- Exercise task
Take the material and output all of it exactly.

- Data excerpt
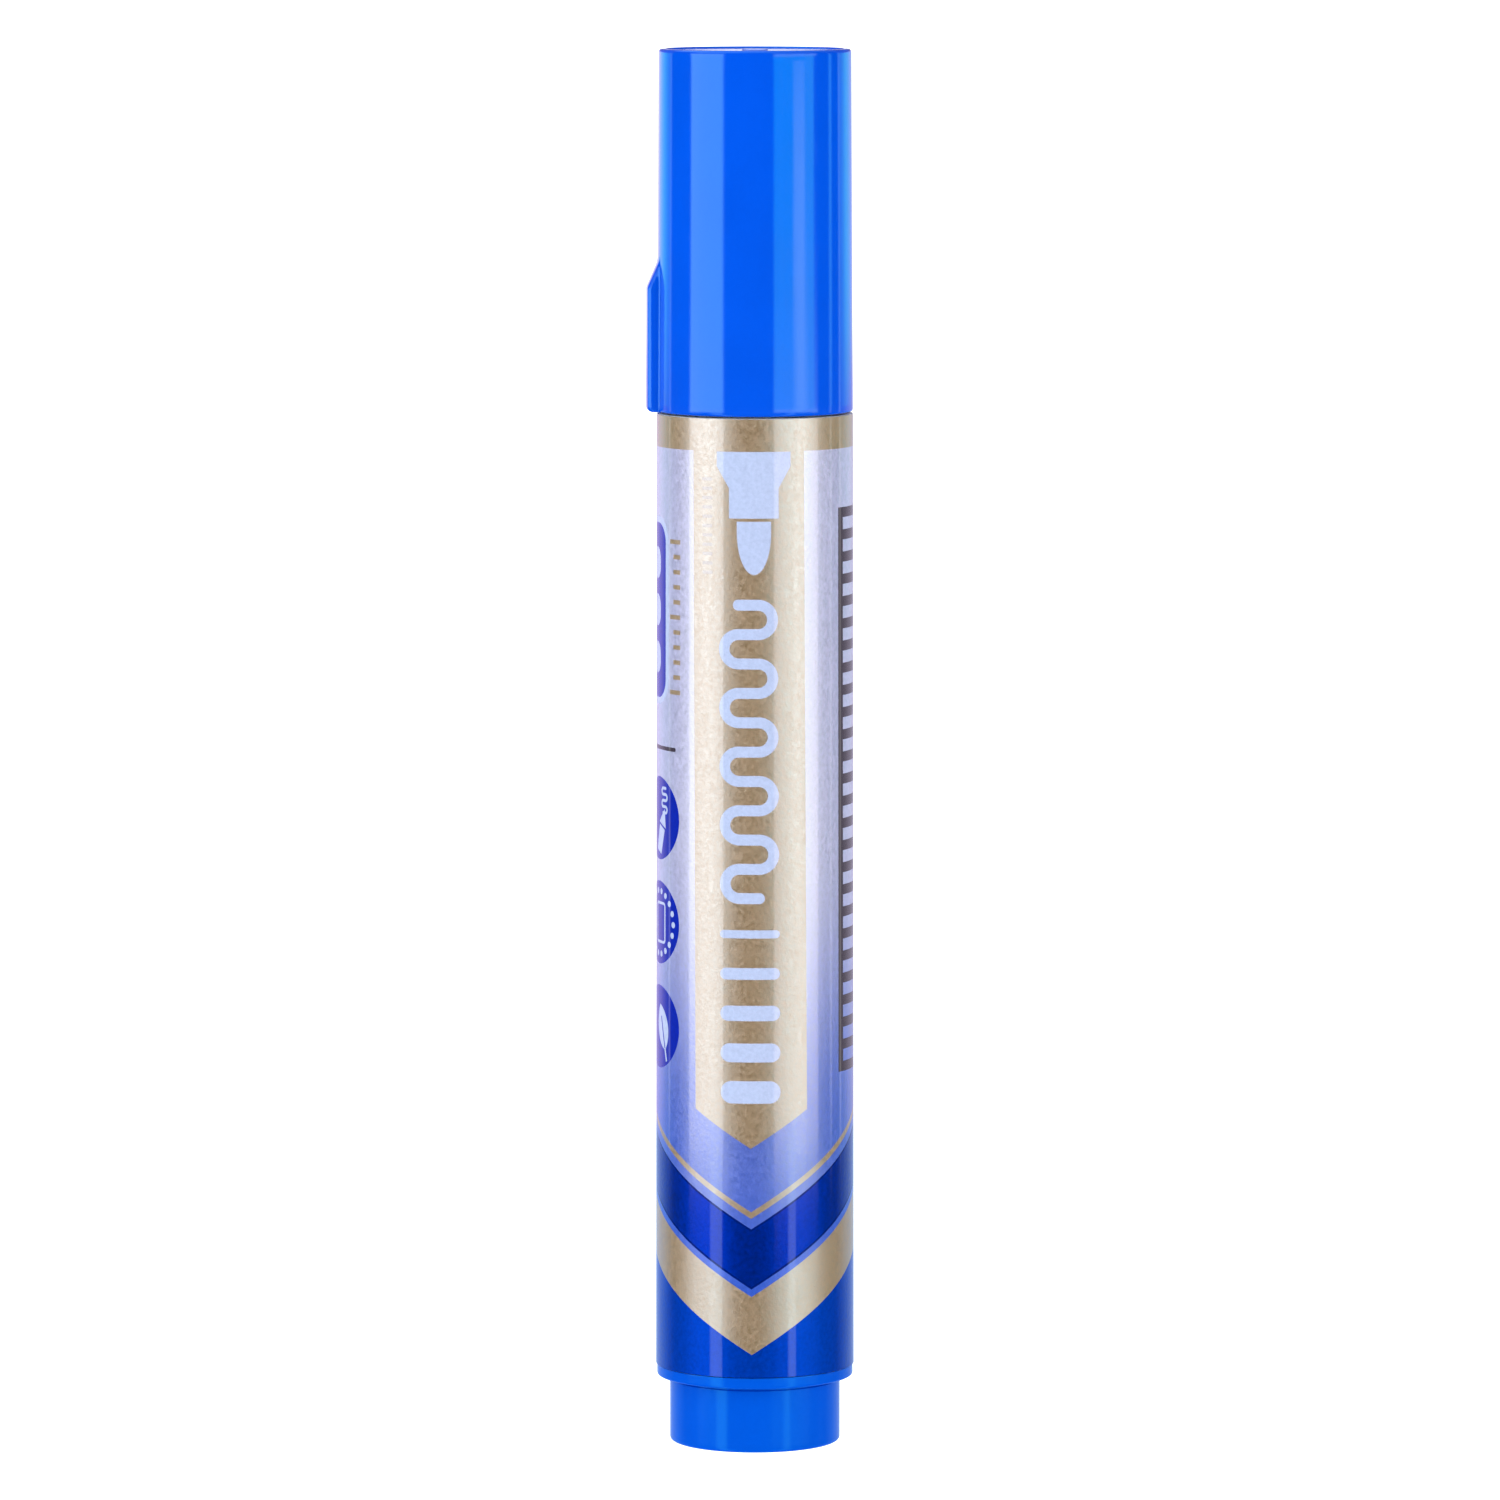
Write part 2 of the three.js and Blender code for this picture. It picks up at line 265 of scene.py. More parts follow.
def new_piece(name, shape, material, body, node, uv=None):
    """Makes a smooth-shaded mesh in metres that rides on a body and stands for a CAD node."""
    vertices, faces = shape
    mesh = bpy.data.meshes.new(name)
    mesh.from_pydata([(x * MM, y * MM, z * MM) for x, y, z in vertices], [], faces)
    if uv is not None:
        layer = mesh.uv_layers.new(name="print")
        corner_vertices = np.zeros(len(mesh.loops), int)
        mesh.loops.foreach_get("vertex_index", corner_vertices)
        layer.data.foreach_set("uv", np.array(uv, np.float32)[corner_vertices].ravel())
    work = bmesh.new()
    work.from_mesh(mesh)
    bmesh.ops.remove_doubles(work, verts=work.verts, dist=1e-7)
    bmesh.ops.recalc_face_normals(work, faces=work.faces)
    work.to_mesh(mesh)
    work.free()
    mesh.shade_smooth()
    mesh.set_sharp_from_angle(angle=math.radians(38))
    piece = bpy.data.objects.new(name, mesh)
    bpy.context.scene.collection.objects.link(piece)
    piece.data.materials.append(material)
    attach(piece, body)
    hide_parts(node)
    return piece


def round_piece(name, corners, angles, closed, material, body):
    """A plain turned piece that stands for the CAD node of the same name."""
    outline = rounded(corners, closed)
    shape = swept(lambda angle: outline, angles, closed)
    return new_piece(name + "_fine", shape, material, body, name)


# ---- nodes -------------------------------------------------------------------------------------
class Field:
    """A number that varies over a surface, worked out by Math nodes."""

    def __init__(self, tree, socket):
        self.tree = tree
        self.socket = socket

    def math(self, operation, *others):
        return calculate(self.tree, operation, self, *others)

    def __add__(self, other):
        return self.math("ADD", other)

    def __sub__(self, other):
        return self.math("SUBTRACT", other)

    def __rsub__(self, other):
        return calculate(self.tree, "SUBTRACT", other, self)

    def __mul__(self, other):
        return self.math("MULTIPLY", other)

    def __truediv__(self, other):
        return self.math("DIVIDE", other)

    def __neg__(self):
        return self.math("MULTIPLY", -1.0)

    __radd__ = __add__
    __rmul__ = __mul__

    def size(self):
        return self.math("ABSOLUTE")

    def least(self, other):
        return self.math("MINIMUM", other)

    def most(self, other):
        return self.math("MAXIMUM", other)

    def floor(self):
        return self.math("FLOOR")

    def above(self, limit):
        return self.math("GREATER_THAN", limit)

    def clamped(self):
        return self.most(0.0).least(1.0)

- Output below
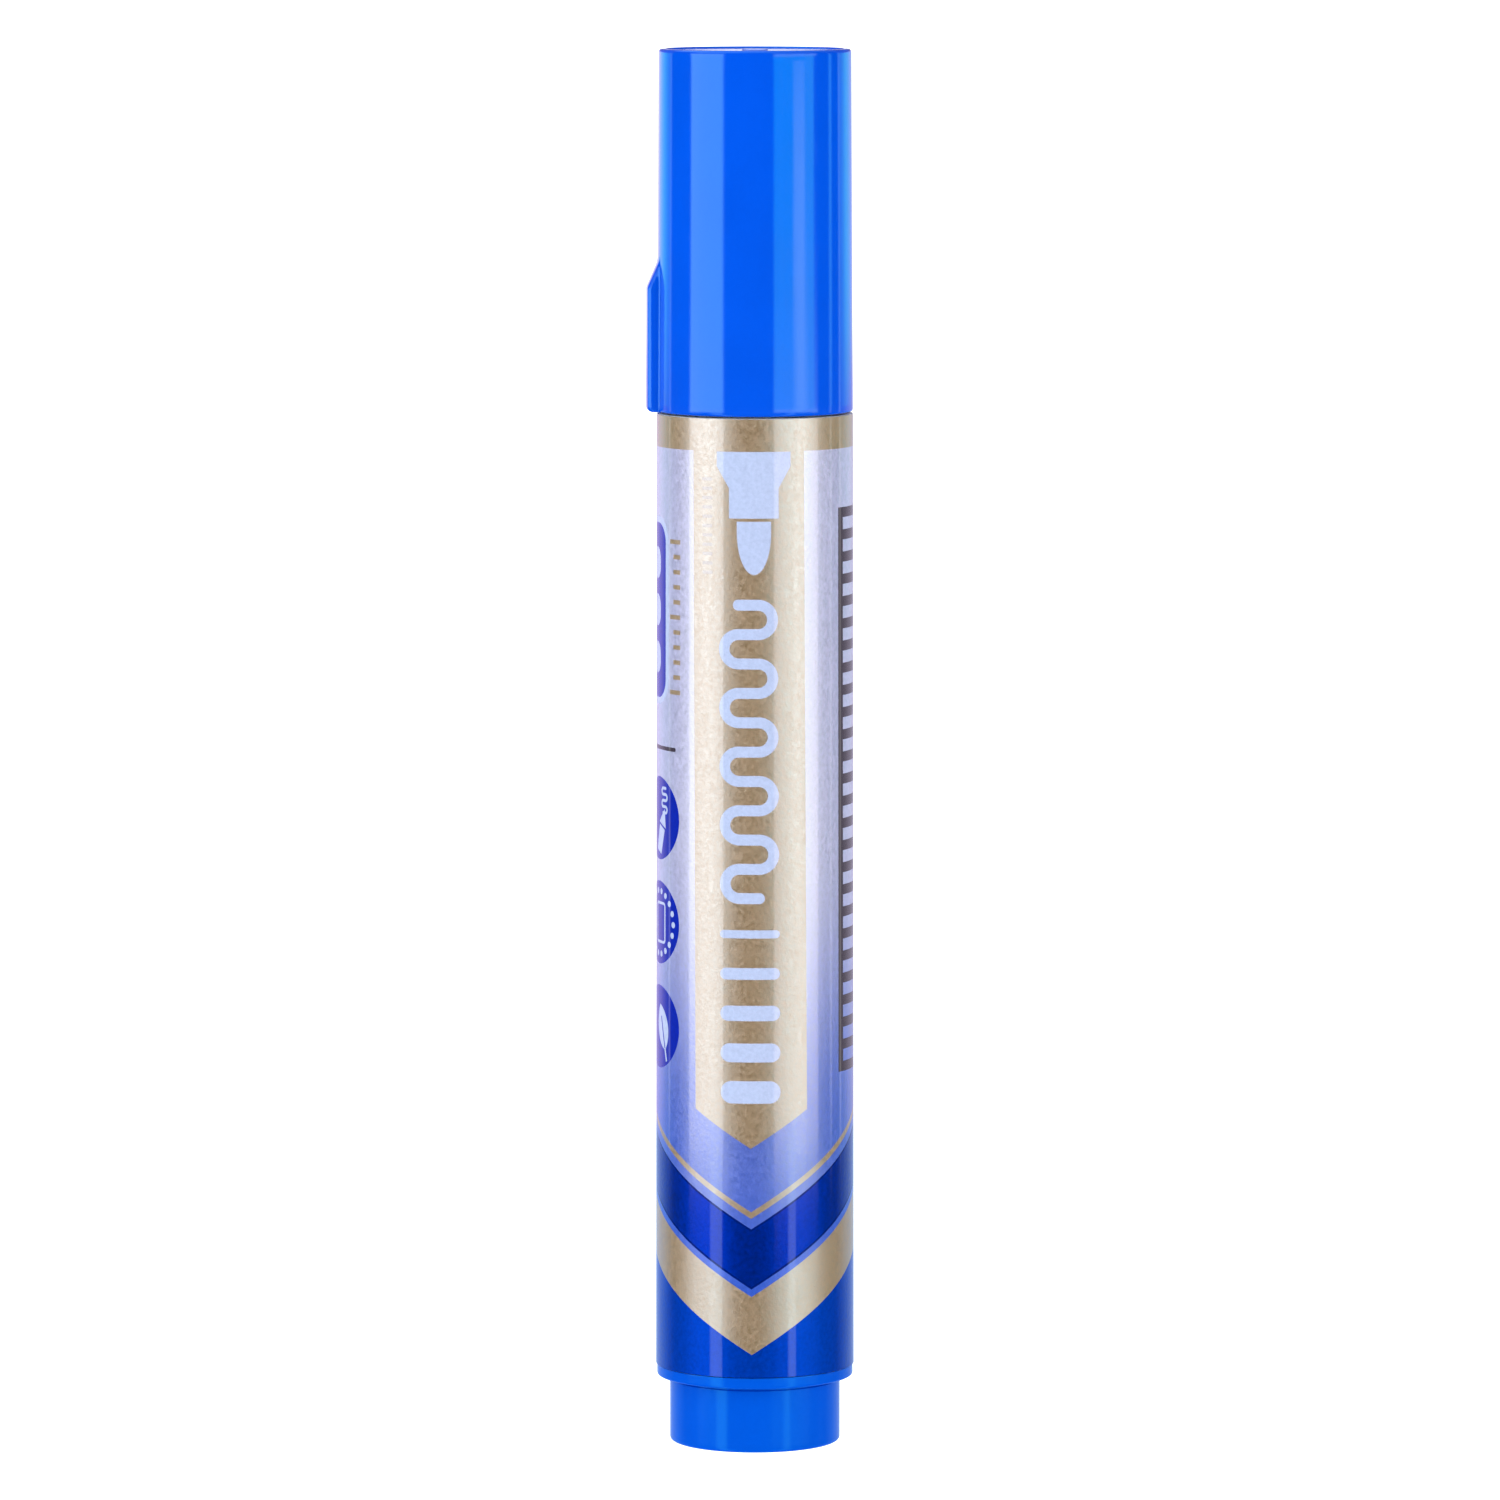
Write part 2 of the three.js and Blender code for this picture. It picks up at line 265 of scene.py. More parts follow.
def new_piece(name, shape, material, body, node, uv=None):
    """Makes a smooth-shaded mesh in metres that rides on a body and stands for a CAD node."""
    vertices, faces = shape
    mesh = bpy.data.meshes.new(name)
    mesh.from_pydata([(x * MM, y * MM, z * MM) for x, y, z in vertices], [], faces)
    if uv is not None:
        layer = mesh.uv_layers.new(name="print")
        corner_vertices = np.zeros(len(mesh.loops), int)
        mesh.loops.foreach_get("vertex_index", corner_vertices)
        layer.data.foreach_set("uv", np.array(uv, np.float32)[corner_vertices].ravel())
    work = bmesh.new()
    work.from_mesh(mesh)
    bmesh.ops.remove_doubles(work, verts=work.verts, dist=1e-7)
    bmesh.ops.recalc_face_normals(work, faces=work.faces)
    work.to_mesh(mesh)
    work.free()
    mesh.shade_smooth()
    mesh.set_sharp_from_angle(angle=math.radians(38))
    piece = bpy.data.objects.new(name, mesh)
    bpy.context.scene.collection.objects.link(piece)
    piece.data.materials.append(material)
    attach(piece, body)
    hide_parts(node)
    return piece


def round_piece(name, corners, angles, closed, material, body):
    """A plain turned piece that stands for the CAD node of the same name."""
    outline = rounded(corners, closed)
    shape = swept(lambda angle: outline, angles, closed)
    return new_piece(name + "_fine", shape, material, body, name)


# ---- nodes -------------------------------------------------------------------------------------
class Field:
    """A number that varies over a surface, worked out by Math nodes."""

    def __init__(self, tree, socket):
        self.tree = tree
        self.socket = socket

    def math(self, operation, *others):
        return calculate(self.tree, operation, self, *others)

    def __add__(self, other):
        return self.math("ADD", other)

    def __sub__(self, other):
        return self.math("SUBTRACT", other)

    def __rsub__(self, other):
        return calculate(self.tree, "SUBTRACT", other, self)

    def __mul__(self, other):
        return self.math("MULTIPLY", other)

    def __truediv__(self, other):
        return self.math("DIVIDE", other)

    def __neg__(self):
        return self.math("MULTIPLY", -1.0)

    __radd__ = __add__
    __rmul__ = __mul__

    def size(self):
        return self.math("ABSOLUTE")

    def least(self, other):
        return self.math("MINIMUM", other)

    def most(self, other):
        return self.math("MAXIMUM", other)

    def floor(self):
        return self.math("FLOOR")

    def above(self, limit):
        return self.math("GREATER_THAN", limit)

    def clamped(self):
        return self.most(0.0).least(1.0)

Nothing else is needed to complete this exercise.